What the task asks: Extract the complete data exactly as given.

Recorded data:

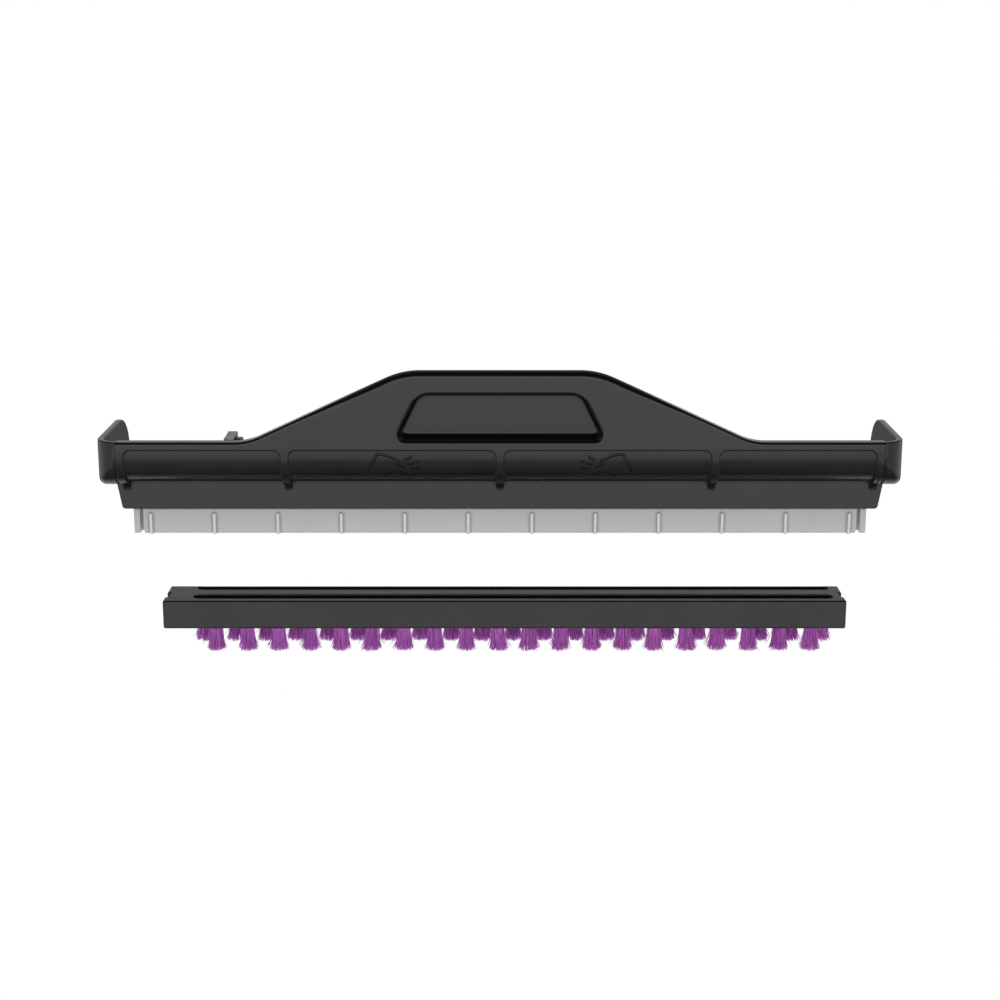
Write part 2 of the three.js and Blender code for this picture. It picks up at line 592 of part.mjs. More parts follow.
// The shape of a screw, or with a margin of the hole that it fits in, from its point to its flat head.
function screwSolid(x, margin) {
  const length = CLAMP_BACK_Y - (SKIRT_Y + WALL - SCREW_BITE);
  const head = SCREW_HEAD_RADIUS + margin;
  const shank = SCREW_RADIUS + margin;
  const past = margin ? 1 : 0; // the hole is cut past both ends
  const profile = [
    [0, -past],
    [shank, -past],
    [shank, length - SCREW_HEAD],
    [head, length - GAP],
    [head, length + past],
    [0, length + past],
  ].map(([radius, along]) => new THREE.Vector2(radius, along));
  const geometry = new THREE.LatheGeometry(profile, 12);
  geometry.translate(x, CLAMP_BACK_Y - length, SCREW_Z);
  return solidOf(geometry);
}

function squeegeeClamp() {
  const plate = box([-CLAMP_HALF, CLAMP_HALF], [CLAMP_Y, CLAMP_BACK_Y], [CLAMP_BOTTOM_Z, BLADE_TOP_Z]);
  return cutBy(plate, evenly(SCREW_COUNT, SCREW_PITCH).map((x) => screwSolid(x, GAP)));
}

// ---- Catch --------------------------------------------------------------------------------------------

// The catch lever. Its rear end hooks over the nozzle's lip, and pressing its front end lifts the hook.
function latchLever() {
  const side = outline([
    [CATCH_FRONT_Y, CATCH_TOP_Z - CATCH_PLATE],
    [CATCH_BACK_Y - CATCH_HOOK, CATCH_TOP_Z - CATCH_PLATE],
    [CATCH_BACK_Y - CATCH_HOOK, CATCH_HOOK_Z],
    [CATCH_BACK_Y - CATCH_HOOK_FOOT, CATCH_HOOK_Z],
    [CATCH_BACK_Y, CATCH_HOOK_Z + CATCH_HOOK_BEVEL],
    [CATCH_BACK_Y, CATCH_TOP_Z, CATCH_ROUND],
    [CATCH_FRONT_Y, CATCH_TOP_Z, CATCH_ROUND],
  ]);
  const across = [CATCH_LEFT_X, leverRight];
  const hub = rod("x", HUB_RADIUS, ...across, PIVOT_Y, PIVOT_Z);
  const hole = rod("x", PIN_RADIUS + GAP, across[0] - 1, across[1] + 1, PIVOT_Y, PIVOT_Z);
  return extruded(side, "x", ...across).add(hub).subtract(hole);
}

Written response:
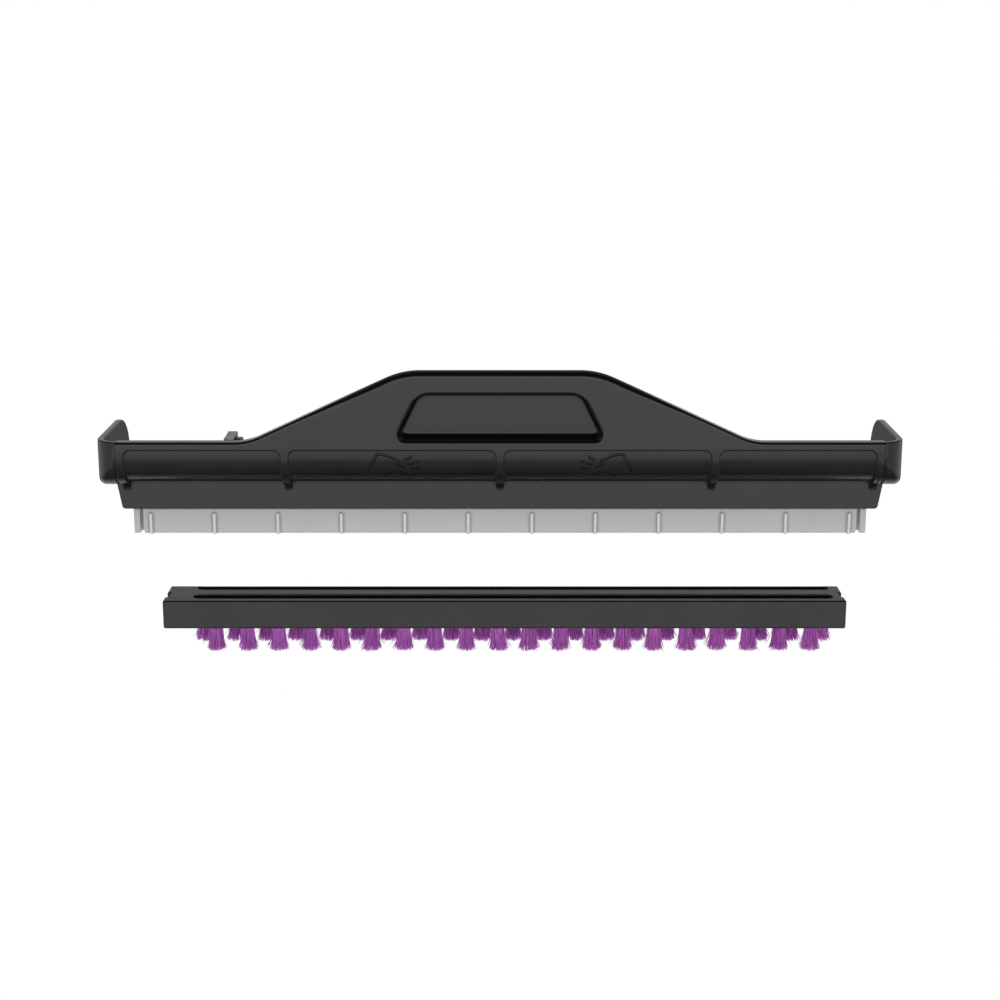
Write part 2 of the three.js and Blender code for this picture. It picks up at line 592 of part.mjs. More parts follow.
// The shape of a screw, or with a margin of the hole that it fits in, from its point to its flat head.
function screwSolid(x, margin) {
  const length = CLAMP_BACK_Y - (SKIRT_Y + WALL - SCREW_BITE);
  const head = SCREW_HEAD_RADIUS + margin;
  const shank = SCREW_RADIUS + margin;
  const past = margin ? 1 : 0; // the hole is cut past both ends
  const profile = [
    [0, -past],
    [shank, -past],
    [shank, length - SCREW_HEAD],
    [head, length - GAP],
    [head, length + past],
    [0, length + past],
  ].map(([radius, along]) => new THREE.Vector2(radius, along));
  const geometry = new THREE.LatheGeometry(profile, 12);
  geometry.translate(x, CLAMP_BACK_Y - length, SCREW_Z);
  return solidOf(geometry);
}

function squeegeeClamp() {
  const plate = box([-CLAMP_HALF, CLAMP_HALF], [CLAMP_Y, CLAMP_BACK_Y], [CLAMP_BOTTOM_Z, BLADE_TOP_Z]);
  return cutBy(plate, evenly(SCREW_COUNT, SCREW_PITCH).map((x) => screwSolid(x, GAP)));
}

// ---- Catch --------------------------------------------------------------------------------------------

// The catch lever. Its rear end hooks over the nozzle's lip, and pressing its front end lifts the hook.
function latchLever() {
  const side = outline([
    [CATCH_FRONT_Y, CATCH_TOP_Z - CATCH_PLATE],
    [CATCH_BACK_Y - CATCH_HOOK, CATCH_TOP_Z - CATCH_PLATE],
    [CATCH_BACK_Y - CATCH_HOOK, CATCH_HOOK_Z],
    [CATCH_BACK_Y - CATCH_HOOK_FOOT, CATCH_HOOK_Z],
    [CATCH_BACK_Y, CATCH_HOOK_Z + CATCH_HOOK_BEVEL],
    [CATCH_BACK_Y, CATCH_TOP_Z, CATCH_ROUND],
    [CATCH_FRONT_Y, CATCH_TOP_Z, CATCH_ROUND],
  ]);
  const across = [CATCH_LEFT_X, leverRight];
  const hub = rod("x", HUB_RADIUS, ...across, PIVOT_Y, PIVOT_Z);
  const hole = rod("x", PIN_RADIUS + GAP, across[0] - 1, across[1] + 1, PIVOT_Y, PIVOT_Z);
  return extruded(side, "x", ...across).add(hub).subtract(hole);
}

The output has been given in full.